At the top of his list of factors were “two exceptionally creative people,” Ken Thompson and Dennis Ritchie. Kernighan acknowledged specifically what he calls their “exceptionally good taste” as developers, finding “minimal” mechanisms which still cleanly accomplished a lot. (Kernighan later applauded their ability to “find the generalities.”)

He added that Bell Labs had also offered “a good supporting cast in a variety of ways,” crediting its management, which he remembered as “technically talented, and typically very very benign. It was not, ‘Here’s what you have to do, and every quarter tell us what you’ve done.’ It was more like, ‘Oh gee, you’re doing that? That sounds really interesting! Why don’t you keep doing it as long as it looks good.'”
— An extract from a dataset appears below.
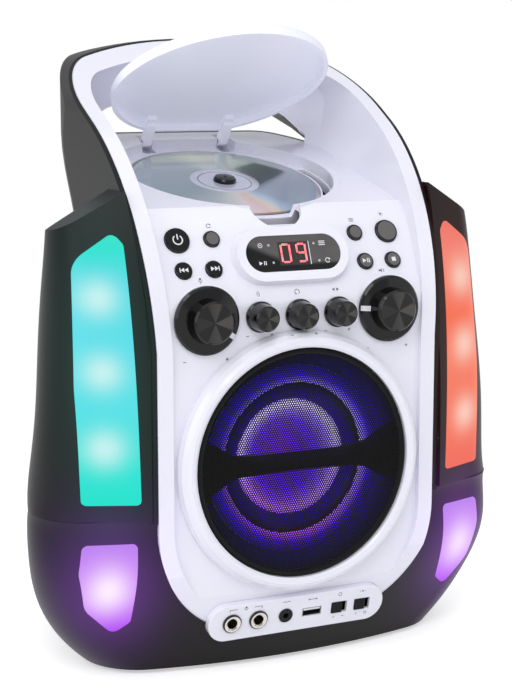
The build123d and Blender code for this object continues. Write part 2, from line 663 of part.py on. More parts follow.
# ---------------------------------------------------------------- sockets
def make_sockets():
    place = lean(0, 8.8, 31.75, -12)
    plate = Pos(0, 0, -6) * extrude(SlotOverall(119.6, 24), 6)
    plate = fillet(plate.faces().sort_by(Axis.Z)[-1].edges(), 0.8)
    plate -= Pos(0, 0, -6) * extrude(SlotOverall(116, 20.4), 4.0)
    spots = {"mic_1": -44.5, "mic_2": -27.0, "aux": -8.5, "usb": 9.5, "function": 28.5, "light": 44.5}
    jacks = {"left_mic_jack": spots["mic_1"], "right_mic_jack": spots["mic_2"]}
    for name, x in jacks.items():
        plate -= Pos(x, 0, -7) * Cylinder(4.75, 20)
        jack = tube(4.7, 3.25, -4.5, 0.9) + tube(6.4, 3.25, -20.0, -2.05)
        jack += rod(6.4, -21.5, -20.0)
        ring = spun([(4.65, 0.0), (6.1, 0.0), (6.1, 0.9), (5.4, 1.5), (4.2, 1.5), (3.25, 0.9), (3.25, 0.4)])
        keep(name, place * Pos(x, 0, 0) * (jack + ring))
    x = spots["aux"]
    plate -= Pos(x, 0, -7) * Cylinder(3.3, 20)
    aux = tube(3.25, 1.8, -4.5, 0.5) + tube(5.0, 1.8, -15.0, -2.05) + rod(5.0, -16.0, -15.0)
    aux += tube(4.6, 1.8, 0.0, 0.7)
    keep("aux_jack", place * Pos(x, 0, 0) * aux)
    x = spots["usb"]
    plate -= Pos(x, 0, -3) * Box(13.4, 5.8, 12)
    usb = Pos(x, 0, -9) * Box(13.2, 5.6, 18)
    usb -= Pos(x, 0, -7.6) * Box(12.2, 4.6, 18)
    usb += Pos(x, 1.1, -9.5) * Box(11.0, 1.6, 15)
    keep("usb_port", place * usb)
    for name, at in (("function_switch", spots["function"]), ("light_switch", spots["light"])):
        plate -= Pos(at, 0, -3) * Box(11.0, 7.6, 12)
        slider = Pos(at - 1.7, 0, -2.0) * Box(6.8, 7.0, 6.4)
        slider = fillet(slider.faces().sort_by(Axis.Z)[-1].edges(), 0.6)
        for rib in (-2.1, -0.7, 0.7, 2.1):
            slider -= Pos(at - 1.7 + rib, 0, 1.2) * Box(0.5, 5.6, 0.7)
        slider += Pos(at - 1.7, 0, -6.2) * Box(2.0, 2.0, 2.2)
        keep(name, place * slider)
    board = Pos(0, 0, -10.6) * Box(106, 17, 1.6)
    for at in (spots["mic_1"], spots["mic_2"]):
        board -= Pos(at, 0, -10.6) * Cylinder(6.5, 4)
    board -= Pos(spots["aux"], 0, -10.6) * Cylinder(5.1, 4)
    board -= Pos(spots["usb"], 0, -10.6) * Box(13.4, 5.8, 4)
    for at in (spots["function"], spots["light"]):
        board += Pos(at, 0, -8.9) * (Box(12.0, 7.0, 2.2) - Pos(0, 0, 0.8) * Box(9.0, 2.6, 1.6))
    keep("socket_plate", place * plate)
    keep("socket_board", place * board)


# ---------------------------------------------------------------- disc drive and lid
def make_well():
    floor = -4.5
    bowl = tube(WELL_TOP_R + SKIN, WELL_TOP_R, LEDGE_H - 2, 40)
    bowl += tube(WELL_TOP_R + SKIN, WELL_R, LEDGE_H - SKIN, LEDGE_H)
    bowl += tube(WELL_R + SKIN, WELL_R, floor - SKIN, LEDGE_H)
    bowl += tube(WELL_R + SKIN, 63.0, -0.5 - 2.0, -0.5)
    bowl += tube(65.0, 63.0, floor - 2.0, -0.5)
    bowl += rod(64.0, floor - 2.0, floor)
    # straight back wall behind the hinge arms
    bowl += block(-36, 36, 60, 81.5, floor - 2.0, 40)
    bowl -= block(-34, 34, 55, 69.0, -0.5, 60) & rod(200, -1, 60)
    bowl -= rod(WELL_R, -0.5, 60)
    bowl -= rod(63.0, floor, 60)
    bowl -= rod(WELL_TOP_R, LEDGE_H, 60) & block(-80, 80, -80, 69.0, LEDGE_H, 60)
    # arm pockets
    for s in (-1, 1):
        bowl -= block(s * ARM_X - 4.2, s * ARM_X + 4.2, 60, 79.5, -4.0, 60)
    # slot for the lens sled, hole for the spindle, opening that shows the drive
    bowl -= Rot(0, 0, 38) * block(10, 58, -9.5, 9.5, -20, -2)
    bowl -= rod(16.5, -20, 0)
    opening = (Circle(69.5) - Circle(64.0)) & (Pos(70, -6) * Rectangle(34, 50))
    bowl -= Pos(0, 0, -8) * extrude(opening, 12)
    bowl = disc_place() * bowl
    top = [(-60, deck_height(-60)), (260, deck_height(260)), (260, 200), (-60, 200)]
    bowl &= side_prism(make_face(Polyline(*top, close=True)))
    # finger scoop through the front rim: steep at the end, open towards the disc
    scoop = Pos(0, -WELL_TOP_R, LEDGE_H + 2) * scale(Sphere(1), (SCOOP_R, SCOOP_REACH, SCOOP_R))
    notch = disc_place() * (scoop & block(-40, 40, -120, -66, 1, 40))
    bowl -= notch
    fascia = made["front_fascia"] - notch
    keep("front_fascia", fascia)
    keep("disc_well", bowl)


def make_drive():
    deck = Pos(6, 0, -13.0) * Box(124, 100, 2.0)
    deck -= rod(5.4, -30, 0)
    deck -= Rot(0, 0, 38) * block(18, 54, -6, 6, -30, 0)
    for x, y in ((-50, -38), (50, -38), (-50, 38), (30, 46)):
        deck += Pos(x, y, 0) * rod(3.0, -14, -6.5)
    keep("drive_deck", disc_place() * deck)

    motor = rod(12.5, -26.0, -14.0) + rod(1.0, -14.0, -2.5) + tube(5.0, 1.0, -14.0, -11.8)
    keep("spindle_motor", disc_place() * motor)

    hub = spun([(1.05, -9.0), (3.2, -9.0), (3.2, -4.0), (14.0, -2.8), (14.0, -1.25), (7.3, -1.25), (7.3, 1.6),
                (6.4, 2.8), (2.0, 3.2), (1.05, 3.2)])
    keep("spindle_hub", disc_place() * hub)
    disc = tube(DISC_R, 7.5, -1.2, 0.0)
    keep("disc", disc_place() * disc)

    turn = Rot(0, 0, 38)
    rods = turn * (Pos(34, -8.0, -8.8) * Rot(0, 90, 0) * Cylinder(1.5, 46))
    rods += turn * (Pos(34, 8.0, -8.8) * Rot(0, 90, 0) * Cylinder(1.5, 46))
    for x in (11.5, 56.5):
        rods += turn * (Pos(x, 0, -9.6) * (Box(3.0, 24, 4.8)))
    rods -= turn * (Pos(34, 0, -8.8) * Rot(0, 90, 0) * Cylinder(1.55, 60))
    keep("guide_rods", disc_place() * rods)
    screw = turn * (Pos(35.4, 0, -8.8) * Rot(0, 90, 0) * Cylinder(1.5, 51.2))
    screw += turn * (Pos(60.1, 0, -8.8) * Rot(0, 90, 0) * Cylinder(2.1, 3.6))
    keep("feed_screw", disc_place() * screw)
    sled = Box(13.0, 22.0, 3.6)
    sled -= Pos(0, -8.0, 0) * Rot(0, 90, 0) * Cylinder(1.55, 20)
    sled -= Pos(0, 8.0, 0) * Rot(0, 90, 0) * Cylinder(1.55, 20)
    sled -= Rot(0, 90, 0) * Cylinder(1.85, 20)
    sled += Pos(0, 0, 2.6) * Cylinder(3.0, 1.6)
    keep("lens_sled", disc_place() * (turn * (Pos(24, 0, -8.8) * sled)))


def lid_place():
    """The open lid's own frame: z out of its top, y from the tip towards the hinge."""
    rise = DISC_TILT - LID_OPEN
    turn = radians(-LID_OPEN)
    dy, dz = 113.8 - HINGE_Y, 298.8 - HINGE_Z
    y = HINGE_Y + dy * cos(turn) - dz * sin(turn)
    z = HINGE_Z + dy * sin(turn) + dz * cos(turn)
    return Location((0, y, z), (rise, 0, 0))


def make_lid():
    edge_h = LID_RIM
    dome = spun([(0, 4.6), (LID_R - 2.6, 4.6), (LID_R - 2.6, 0), (LID_R, 0), (LID_R, edge_h - 2.2),
                 (LID_R - 1.0, edge_h - 0.6), (LID_R - 3.0, edge_h), (LID_R - 26, edge_h + 1.4), (0, edge_h + 2.0)])
    dome -= block(-90, 90, 66.4, 90, -5, 20)
    dome += block(-27, 27, 64.0, 66.4, 0, edge_h - 0.5)
    tab = block(-13.5, 13.5, -70.2, -64.0, 0.6, 5.0) - block(-9.5, 9.5, -67.0, -62, -1, 3.4)
    dome += tab
    # goose-neck arms: down from the lid, back and under its edge, to an eye on the hinge line
    place = lid_place()
    inverse = place.inverse()
    eye = (inverse * Location((0, HINGE_Y, HINGE_Z))).position
    ey, ez = eye.Y, eye.Z
    path = [(52.0, 4.6), (61.5, 4.6), (63.0, 1.0), (ey - 2.0, ez + 3.6), (ey + 3.4, ez + 1.4), (ey + 3.0, ez - 2.6),
            (ey - 1.6, ez - 3.4), (60.0, -3.4), (56.2, -0.6), (55.6, 1.6), (52.0, 1.6)]
    arm_face = make_face(Polyline(*path, close=True))
    arm_face = fillet([v for v in arm_face.vertices() if v.Y < 4.0], 1.0)
    arm = extrude(Plane.YZ * arm_face, 3.0, both=True)
    for s in (-1, 1):
        dome += Pos(s * ARM_X, 0, 0) * arm
        dome -= Pos(s * ARM_X, ey, ez) * Rot(0, 90, 0) * Cylinder(1.3 + SHAFT_GAP, 20)
    keep("disc_lid", place * dome)
    pins = None
    for s in (-1, 1):
        pin = Pos(s * ARM_X, HINGE_Y, HINGE_Z) * Rot(0, 90, 0) * Cylinder(1.3, 8.4)
        pins = pin if pins is None else pins + pin
    keep("hinge_pins", pins)


# ---------------------------------------------------------------- boards, feet and screws
def make_inside():
    face = 180.2
    board = block(-48, 48, face, face + 1.6, 126, 210)
    board += block(4, 38, face - 6, face, 150, 176)
    board += block(-42, -26, face - 8, face, 132, 144)
    board += block(22, 38, face - 5, face, 186, 204)
    for x in (-34, -16):
        board += Pos(x, face - 5, 176) * Rot(90, 0, 0) * Cylinder(6, 10)
    keep("main_board", board)
    inlet = tube(4.5, 2.8, -14, 0) + rod(4.5, -16, -14) + rod(1.0, -14, -2) + tube(6.5, 4.5, -14, -4.0)
    keep("power_inlet", Pos(-52, BACK_Y, 60) * Rot(-90, 0, 0) * inlet)
    feet = None
    for x in (-82, 82):
        for y in (45, 165):
            foot = Pos(x, y, 0) * spun([(0, 0), (6.6, 0), (7.6, 0.8), (8.0, 3.0), (8.0, 3.75), (0, 3.75)])
            feet = foot if feet is None else feet + foot
    keep("rubber_feet", feet)
    screws = None
    for x, z in screw_places():
        body = spun([(0, -11), (1.5, -11), (1.5, -2), (3.2, -2), (3.2, -1.1), (2.2, -0.4), (0, -0.2)])
        body -= Pos(0, 0, -0.4) * (Box(0.8, 3.4, 1.4) + Box(3.4, 0.8, 1.4))
        screw = Pos(x, BACK_Y, z) * Rot(-90, 0, 0) * body
        screws = screw if screws is None else screws + screw
    keep("cabinet_screws", screws)


def main():
    arch_inner, plan_inner = make_cabinet()
    make_fascia(arch_inner, plan_inner)
    make_towers()
    make_speaker()
    make_controls()
    make_sockets()
    make_well()
    make_drive()
    make_lid()
    make_inside()
    os.makedirs(PARTS, exist_ok=True)
    for name, shape in made.items():
        export_step(Pos(0, -CENTRE_Y, 0) * shape, os.path.join(PARTS, name + ".step"))


main()
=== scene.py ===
import json
import math

import bmesh
import bpy
import numpy as np
from mathutils import Matrix, Vector
from mathutils.bvhtree import BVHTree


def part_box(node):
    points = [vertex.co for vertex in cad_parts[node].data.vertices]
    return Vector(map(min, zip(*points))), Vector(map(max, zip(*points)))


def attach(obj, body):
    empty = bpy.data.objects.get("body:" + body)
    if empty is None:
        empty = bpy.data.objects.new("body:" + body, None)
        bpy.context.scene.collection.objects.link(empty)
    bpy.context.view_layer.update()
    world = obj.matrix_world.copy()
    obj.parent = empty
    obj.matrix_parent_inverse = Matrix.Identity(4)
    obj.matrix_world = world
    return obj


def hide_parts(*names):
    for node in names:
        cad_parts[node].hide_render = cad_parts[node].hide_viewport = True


# Karaoke machine with a top-loading disc well: the looks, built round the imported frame.
# Blender works in metres; the shapes are written in millimetres, and MM turns one into the other.

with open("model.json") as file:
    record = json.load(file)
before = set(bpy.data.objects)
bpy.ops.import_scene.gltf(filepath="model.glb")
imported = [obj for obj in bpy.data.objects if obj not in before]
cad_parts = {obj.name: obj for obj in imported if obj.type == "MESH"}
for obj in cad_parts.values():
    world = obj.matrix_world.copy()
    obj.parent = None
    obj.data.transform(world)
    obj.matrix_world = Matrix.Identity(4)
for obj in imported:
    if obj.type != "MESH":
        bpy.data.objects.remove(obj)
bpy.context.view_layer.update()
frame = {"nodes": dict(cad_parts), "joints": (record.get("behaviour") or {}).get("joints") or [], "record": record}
nodes = frame["nodes"]
joints = {joint["name"]: joint for joint in frame["joints"]}

MM = 0.001
TAU = 2 * math.pi
SIDES = {-1: "left", 1: "right"}
RIGHT = Vector((1, 0, 0))
FORWARD = Vector((0, -1, 0))
FULL_WHITE = (1, 1, 1, 1)

# camera, worked out from the disc, the grille circle and the front's symmetry
CAMERA_AT = Vector((-432.2, -942.1, 356.2)) * MM
CAMERA_TURN = 25.33     # degrees to the right of straight ahead
CAMERA_DIP = 9.52       # degrees downwards
CAMERA_LENS = 83.61     # mm
CAMERA_FRAME = 36.0     # mm, the picture's long side
CAMERA_CLIP = 0.05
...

Or, as Kernighan told one interviewer in 2018, “It was a wonderful place because there was an enormous number of really good people doing really interesting things and nobody telling you what to do…” As he looked back over at 50 years of Unix, Kernighan recalled Bell Labs as “particularly congenial for this kind of thing.” But he also remembered it as something he doesn’t see as much of today. “The environment itself was incredible, cooperative, collegial, and just a lot of fun.”

And this leads Kernighan to one of his last slides, asking: Could a Unix happen again?

The case for: “Well, first, obviously there are always good people…” And in addition, Kernighan added, “Dilbert cartoons notwithstanding, there are good managers.” He sees hardware today as “dirt cheap,” and there’s also lots of free open source software.

But Kernighan also sees also things working against the possibility of another Unix-like phenomenon. “There are not as many of these unfettered environments where people are simply set loose and told to go and do something that they want to do that might be interesting or useful. It’s hard to do that in industry, because things tend to be short-term. And it’s hard to do that in universities, because — money. But in principle, it could happen again — for something.”

And then Kernighan closed his talk with a beautiful quote from the late Dennis Ritchie, who’d said in 1984 that Unix wasn’t just about building a good environment for programming, “but a system around which a fellowship could form. We knew from experience that the essence of communal computing […] is not just to type programs into a terminal instead of a keypunch, but to encourage close communication.”

Kernighan summarized that hope as providing a community, “a warm and welcoming place to develop software,” remembering that in the early days of Unix people had “enjoyed their work, they enjoyed the people they worked with,” creating a kind of virtuous cycle that led to a productive environment for everybody.

“And so I think what we want to do today is that same kind of thing, where we have that sense of community, that we’re working together to try and do things that will in some way make the world better.”